DIRECTIONS FOR THIS TASK —
Identify each line containing the word "joints" and copy it.
# # # # #
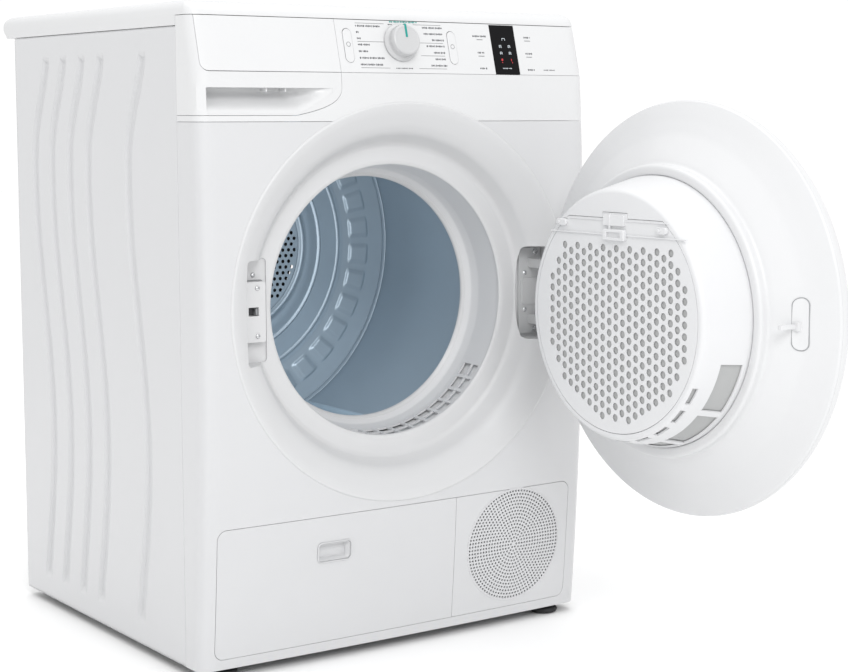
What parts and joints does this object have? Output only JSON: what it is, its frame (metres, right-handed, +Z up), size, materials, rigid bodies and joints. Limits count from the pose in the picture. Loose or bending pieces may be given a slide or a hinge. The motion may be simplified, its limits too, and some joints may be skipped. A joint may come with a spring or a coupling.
{
  "type": "clothes dryer",
  "caption": "Free-standing condenser clothes dryer with a round side-hinged door, a perforated drum, a drawer water tank, a lower service flap and a sloping control fascia.",
  "frame": {"origin": "on the floor, under the middle of the cabinet's footprint; the flat underside of the base sump is 6 mm above it", "axes": "+Z up, +Y towards the back of the cabinet, -Y out of the door opening, +X to the right as seen from the front (the door's hinge side)"},
  "size_m": [0.6, 1.1546, 0.85],
  "materials": {
    "white_enamel": "white baked enamel, faint orange peel",
    "white_plastic": "white moulded plastic, soft gloss",
    "worktop_laminate": "white laminate over board",
    "dish_plastic": "pale grey satin moulding",
    "inner_plastic": "white satin moulding",
    "drum_steel": "blue-grey coated sheet steel, satin",
    "lifter_plastic": "grey moulded plastic",
    "zinc_steel": "zinc-plated sheet",
    "dark_screen": "black glossy display cover",
    "rubber": "black rubber",
    "grey_rubber": "dark grey foot",
    "felt": "pressed wool felt",
    "clear_plastic": "translucent moulding",
    "circuit_board": "green board",
    "condenser_casing": "aluminium-coloured block in a plastic casing",
    "motor_metal": "cast motor can",
    "grey_plastic": "grey structural moulding",
    "black_plastic": "black moulding",
    "filter_mesh": "fine filter mesh in a frame",
    "bright_steel": "turned steel"
  },
  "bodies": {
    "cabinet": {"base_tray": "grey_plastic", "left_side_panel": "white_enamel", "right_side_panel": "white_enamel", "rear_panel": "zinc_steel", "rear_duct_cover": "grey_plastic", "worktop": "worktop_laminate", "front_panel": "white_plastic", "grille_panel": "white_plastic", "control_fascia": "white_plastic", "lower_fascia": "white_plastic", "display_window": "dark_screen", "control_board": "circuit_board", "dish_ring": "dish_plastic", "latch_plate": "dish_plastic", "hinge_bracket": "zinc_steel", "hinge_pin": "bright_steel", "throat_funnel": "inner_plastic", "front_shield": "zinc_steel", "front_felt_seal": "felt", "rear_bearing": "bright_steel", "drive_belt": "rubber", "motor": "motor_metal", "fan_housing": "clear_plastic", "heat_exchanger": "condenser_casing", "drain_pump": "black_plastic", "power_module": "clear_plastic", "mains_inlet": "black_plastic"},
    "door": {"door_trim_ring": "white_plastic", "door_disc": "white_plastic", "door_inner_panel": "white_plastic", "filter_housing": "inner_plastic", "lint_filter": "filter_mesh", "door_hook": "white_plastic", "hinge_leaf": "zinc_steel"},
    "filter_cover": {"filter_cover": "inner_plastic"},
    "latch_catch": {"latch_catch": "bright_steel"},
    "water_tank": {"tank_front": "white_plastic", "water_tank": "clear_plastic"},
    "kick_flap": {"kick_flap": "white_plastic"},
    "condenser_lever_1": {"condenser_lever_1": "black_plastic"},
    "condenser_lever_2": {"condenser_lever_2": "black_plastic"},
    "program_knob": {"program_knob": "white_plastic"},
    "power_button": {"power_button": "white_plastic"},
    "start_button": {"start_button": "white_plastic"},
    "drum": {"drum_shell": "drum_steel", "drum_back": "drum_steel", "lifter_1": "lifter_plastic", "lifter_2": "lifter_plastic", "lifter_3": "lifter_plastic"},
    "motor_shaft": {"motor_pulley": "bright_steel", "cooling_fan": "black_plastic", "process_fan": "black_plastic"},
    "front_roller_left": {"front_roller_left": "rubber"},
    "front_roller_right": {"front_roller_right": "rubber"},
    "tensioner_arm": {"tensioner_arm": "zinc_steel"},
    "tensioner_pulley": {"tensioner_pulley": "black_plastic"},
    "foot_1": {"foot_1": "grey_rubber"},
    "foot_2": {"foot_2": "grey_rubber"},
    "foot_3": {"foot_3": "grey_rubber"},
    "foot_4": {"foot_4": "grey_rubber"}
  },
  "joints": [
    {"name": "door_hinge", "type": "hinge", "parent": "cabinet", "child": "door", "pos_m": [0.2454, -0.3121, 0.4635], "axis": [0, 0, 1], "range_deg": [-92.25, 24]},
    {"name": "filter_cover_hinge", "type": "hinge", "parent": "door", "child": "filter_cover", "pos_m": [0.12103, -0.56258, 0.583], "axis": [-0.0393, 0.9992, 0], "range_deg": [0, 70]},
    {"name": "latch_catch_slide", "type": "slide", "parent": "cabinet", "child": "latch_catch", "axis": [1, 0, 0], "range_m": [0, 0.003], "stiffness_N_per_m": 300},
    {"name": "water_tank_slide", "type": "slide", "parent": "cabinet", "child": "water_tank", "axis": [0, -1, 0], "range_m": [0, 0.38]},
    {"name": "kick_flap_hinge", "type": "hinge", "parent": "cabinet", "child": "kick_flap", "pos_m": [0, -0.27, 0.027], "axis": [1, 0, 0], "range_deg": [0, 95]},
    {"name": "condenser_lever_1_turn", "type": "hinge", "parent": "cabinet", "child": "condenser_lever_1", "pos_m": [-0.258, -0.2335, 0.174], "axis": [0, 1, 0], "range_deg": [0, 90]},
    {"name": "condenser_lever_2_turn", "type": "hinge", "parent": "cabinet", "child": "condenser_lever_2", "pos_m": [-0.074, -0.2335, 0.174], "axis": [0, -1, 0], "range_deg": [0, 90]},
    {"name": "program_knob_turn", "type": "hinge", "parent": "cabinet", "child": "program_knob", "pos_m": [-0.002, -0.27393, 0.802], "axis": [0, -0.965, 0.2622], "continuous": true},
    {"name": "power_button_press", "type": "slide", "parent": "cabinet", "child": "power_button", "axis": [0, 0.965, -0.2622], "range_m": [0, 0.0012], "stiffness_N_per_m": 300},
    {"name": "start_button_press", "type": "slide", "parent": "cabinet", "child": "start_button", "axis": [0, 0.965, -0.2622], "range_m": [0, 0.0012], "stiffness_N_per_m": 300},
    {"name": "drum_spin", "type": "hinge", "parent": "cabinet", "child": "drum", "pos_m": [0, 0.03, 0.508], "axis": [0, 1, 0], "continuous": true},
    {"name": "motor_spin", "type": "hinge", "parent": "cabinet", "child": "motor_shaft", "pos_m": [0.1806, 0, 0.1142], "axis": [0, 1, 0], "continuous": true},
    {"name": "front_roller_left_spin", "type": "hinge", "parent": "cabinet", "child": "front_roller_left", "pos_m": [-0.1757, -0.149, 0.2571], "axis": [0, 1, 0], "continuous": true},
    {"name": "front_roller_right_spin", "type": "hinge", "parent": "cabinet", "child": "front_roller_right", "pos_m": [0.1757, -0.149, 0.2571], "axis": [0, 1, 0], "continuous": true},
    {"name": "tensioner_swing", "type": "hinge", "parent": "cabinet", "child": "tensioner_arm", "pos_m": [0.06, -0.13, 0.066], "axis": [0, -1, 0], "range_deg": [0, 10], "stiffness_Nm_per_rad": 6},
    {"name": "tensioner_pulley_spin", "type": "hinge", "parent": "tensioner_arm", "child": "tensioner_pulley", "pos_m": [0.078, -0.118, 0.143], "axis": [0, 1, 0], "continuous": true},
    {"name": "foot_1_screw", "type": "slide", "parent": "cabinet", "child": "foot_1", "axis": [0, 0, -1], "range_m": [0, 0.012]},
    {"name": "foot_2_screw", "type": "slide", "parent": "cabinet", "child": "foot_2", "axis": [0, 0, -1], "range_m": [0, 0.012]},
    {"name": "foot_3_screw", "type": "slide", "parent": "cabinet", "child": "foot_3", "axis": [0, 0, -1], "range_m": [0, 0.012]},
    {"name": "foot_4_screw", "type": "slide", "parent": "cabinet", "child": "foot_4", "axis": [0, 0, -1], "range_m": [0, 0.012]}
  ],
  "couplings": [
    {"joint": "motor_spin", "follows": "drum_spin", "ratio": 25.797},
    {"joint": "front_roller_left_spin", "follows": "drum_spin", "ratio": -12.909},
    {"joint": "front_roller_right_spin", "follows": "drum_spin", "ratio": -12.909},
    {"joint": "tensioner_pulley_spin", "follows": "drum_spin", "ratio": -17.76}
  ]
}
# # # # #
RESPONSE —
What parts and joints does this object have? Output only JSON: what it is, its frame (metres, right-handed, +Z up), size, materials, rigid bodies and joints. Limits count from the pose in the picture. Loose or bending pieces may be given a slide or a hinge. The motion may be simplified, its limits too, and some joints may be skipped. A joint may come with a spring or a coupling.
  "joints": [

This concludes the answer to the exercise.